Le texte ci-dessous a été initialement publié comme « éditorial » sur le site des Conférences de Samarie en Mai 2009. Il a été remis à jour et enrichi suite à l’annonce du décès de René Girard à Stanford le 4 Novembre.
« Je parle des pierres nues, fascination et gloire , où se dissimule et en même temps se livre un mystère plus lent, plus vaste et plus grave que le destin d’une espèce passagère. Elles sont d’avant l’homme. Elles ne perpétuent que leur propre mémoire. »
Roger CAILLOIS, in « Pierres »
Le texte ci-dessus, tiré d’un recueil de poésie de l’écrivain et sociologue Roger Caillois, provoque de manière surprenante et décalée cette question du temps, qui, à l’échelle de l’instant, de la minute, d’une vie humaine ou de l’éternité, nous déroute par son universalité, son acuité, et sa complexité.
UNIVERSALITE
Le rapport au temps est d’abord une structure très fondamentale, enfouie à la fois dans tout homme et dans toute culture humaine, qu’on peut considérer comme facteur de civilisation :
– le temps est une manifestation du monde physique, de l’irréversibilité de certains processus et de certaines transformations dont nous pouvons faire l’expérience
– Il s’agit d’abord de l’apprivoisement politique, économique et religieux des multiples cycles de la nature (y compris de la nature humaine)
– On peut ensuite y superposer la capacité de projection individuelle de l’homme dans un lendemain à préserver ou à construire; de là découleront la plupart des grands fondamentaux économiques liés à l’épargne, à l’investissement, jusqu’aux mécanismes les plus élaborés du financement de l’avenir – avec leurs dérives récentes.
– La question du temps pose enfin celle du terme, présente au coeur de la plupart des spiritualités et des religions.

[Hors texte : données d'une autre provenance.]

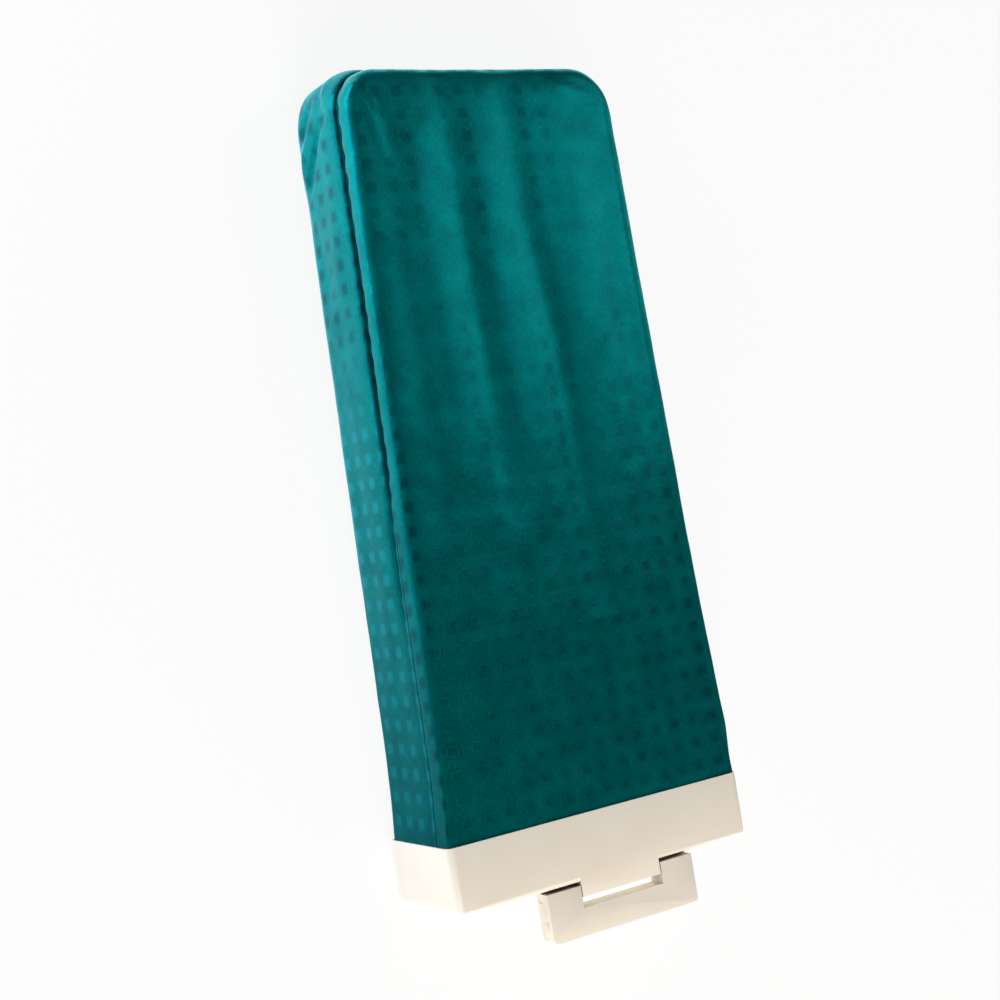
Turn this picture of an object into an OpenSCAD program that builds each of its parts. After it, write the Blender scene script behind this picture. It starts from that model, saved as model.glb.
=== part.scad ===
// Padded sleeve ironing board with a moulded end cap and a folding locating leaf.
// The board lies flat: +Z out of the ironing face, +Y towards the nose, X across.
// Every piece is drawn from the rim of the end cap, and seated() then moves it so that
// the origin lies on the rest plane, under the middle of the whole object.

/* [Board] */
// Length of the covered board, from the rim of the end cap to the nose
board_l = 324; // [300:1:360]
// Width over the cover at the wide end, before it spreads to meet the cap
base_w = 146; // [143:1:148]
// Width over the cover at the nose
nose_w = 131; // [122:1:140]
// Corner radius of the nose, seen from above
nose_r = 17; // [14:1:22]
// Length over which the cover spreads to meet the cap
spread_l = 36; // [20:1:60]

/* [End cap] */
// Width of the cap at its rim
cap_w = 151; // [150:1:156]
// Height of the cap, which is also the height of the board
cap_h = 53.5; // [52:0.5:62]
// Length of the cap at its corners
cap_l = 27; // [24:1:34]
// How far the middle of the cap's end bows out past its corners
cap_bow = 1.3; // [0.5:0.1:2.5]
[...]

Comme Mircea Eliade l’a très bien démontré dans « Le Mythe de l’Eternel Retour« , la mythologie du temps s’exprime d’abord sous forme cyclique dans la plupart des systèmes religieux archaiques, et le recommencement perpétuel est plutôt un gage de stabilité qu’une source d’espérance.
ACUITE
La minorité « moderne » de notre humanité a fait de cette question du rapport au temps le lieu des souffrances (psychologiques, sociétales) les plus aigües et des espoirs les plus fous.

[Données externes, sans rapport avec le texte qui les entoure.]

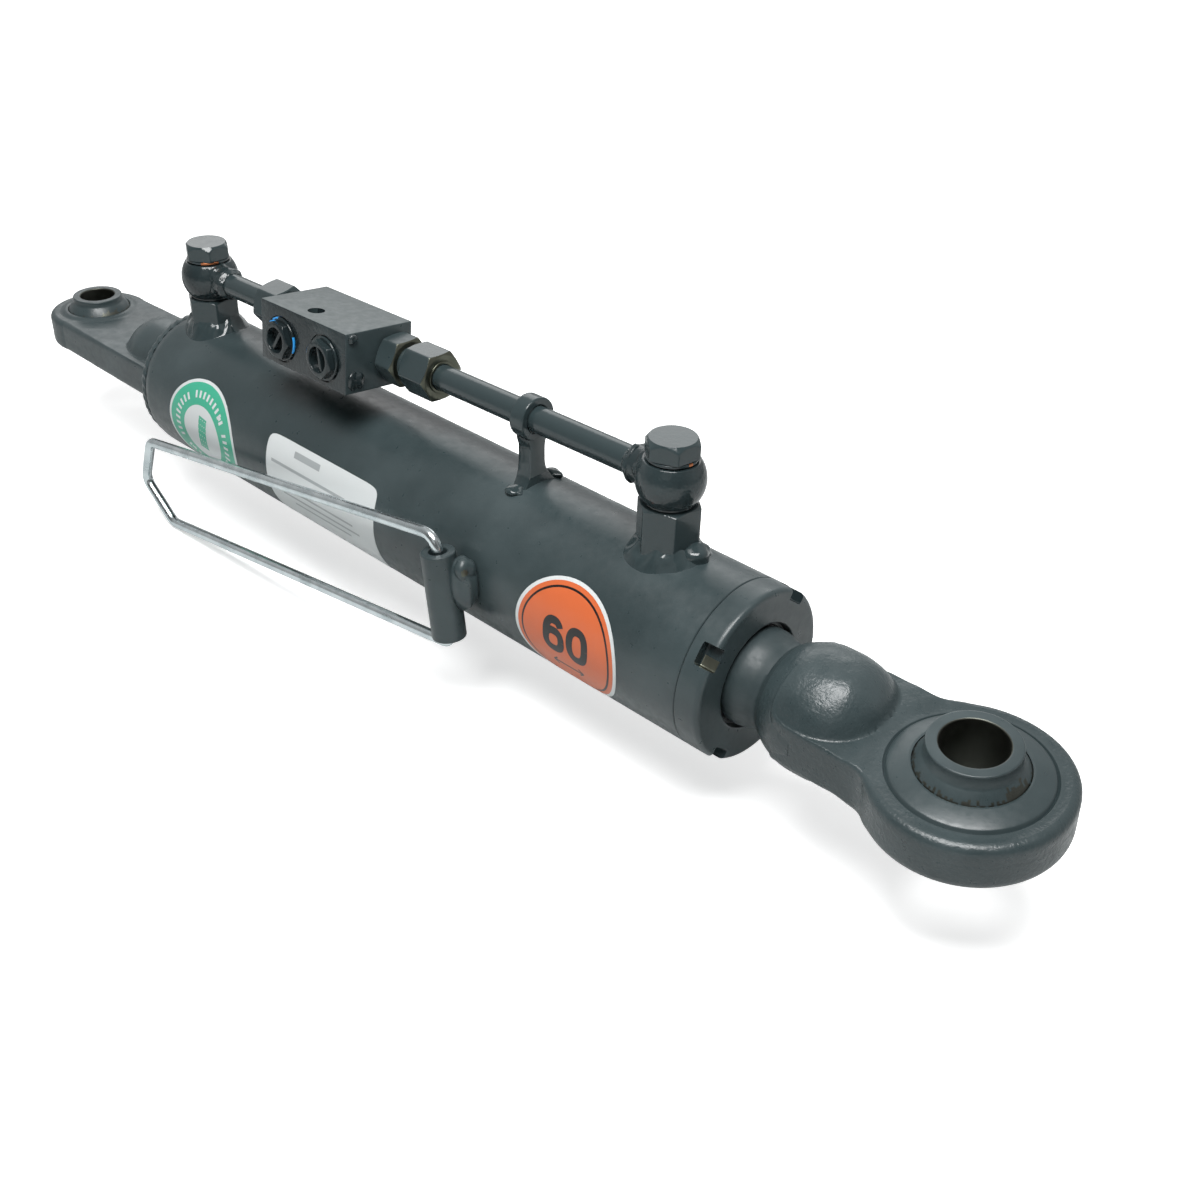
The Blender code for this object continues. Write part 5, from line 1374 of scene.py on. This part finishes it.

Nous cherchons tous à gagner du temps sans comprendre à quel point il est fondamental de savoir en perdre, avons remplis tous nos petits moments d’ennuis par des outils et systèmes de divertissement et de communication, et sommes nous mêmes effarés de voir combien nos enfants sont capables d’un fonctionnement en multiplex/multitâches qui nous déroute.
Ainsi, dans le métro, combien de personnes sont-elles aujourd’hui présentes dans une rame, qui ne sont pas absorbées par la lecture d’un journal, la consultation d’un écran, ou l’écoute de musique, à moins que ce ne soient les 3 à la fois ?
Il devient en effet quasi essentiel de vivre à fond chaque instant, ce qui souvent revient à essayer d’en vivre plusieurs à la fois, et même dans certains cas à distance.
Nos sociétés vivent pourtant selon des rythmes plus ou moins artificiels et plus ou moins entretenus, à l’échelle de la journée, de la semaine ou du mois, et paradoxalement, nous avons toujours besoins de « rendez-vous » tout en voulant pouvoir y échapper : la délinéarisation dans la consommation de certains média, les podcasts, la catch-up TV sont autant de moyens d’échapper à un rythme dicté par d’autres, mais pour immédiatement essayer de recréer le sien propre.
Enfin, sur le long terme, on ne peut que constater l’importance croissante de la question du temps, ou plus précisément celle de ses effets sur le corps et l’esprit humains, que l’on cherche à atténuer ou du moins à masquer. Cela a commencé avec l’ensemble des soins et produits destinés à modifier la perception de l’âge, des cosmétiques jusqu’à la chirurgie esthétique qui dans certaines cultures est totalement banalisée: au brésil, il n’est pas rare de se voir offrir une paire de seins pour ses 18 ans…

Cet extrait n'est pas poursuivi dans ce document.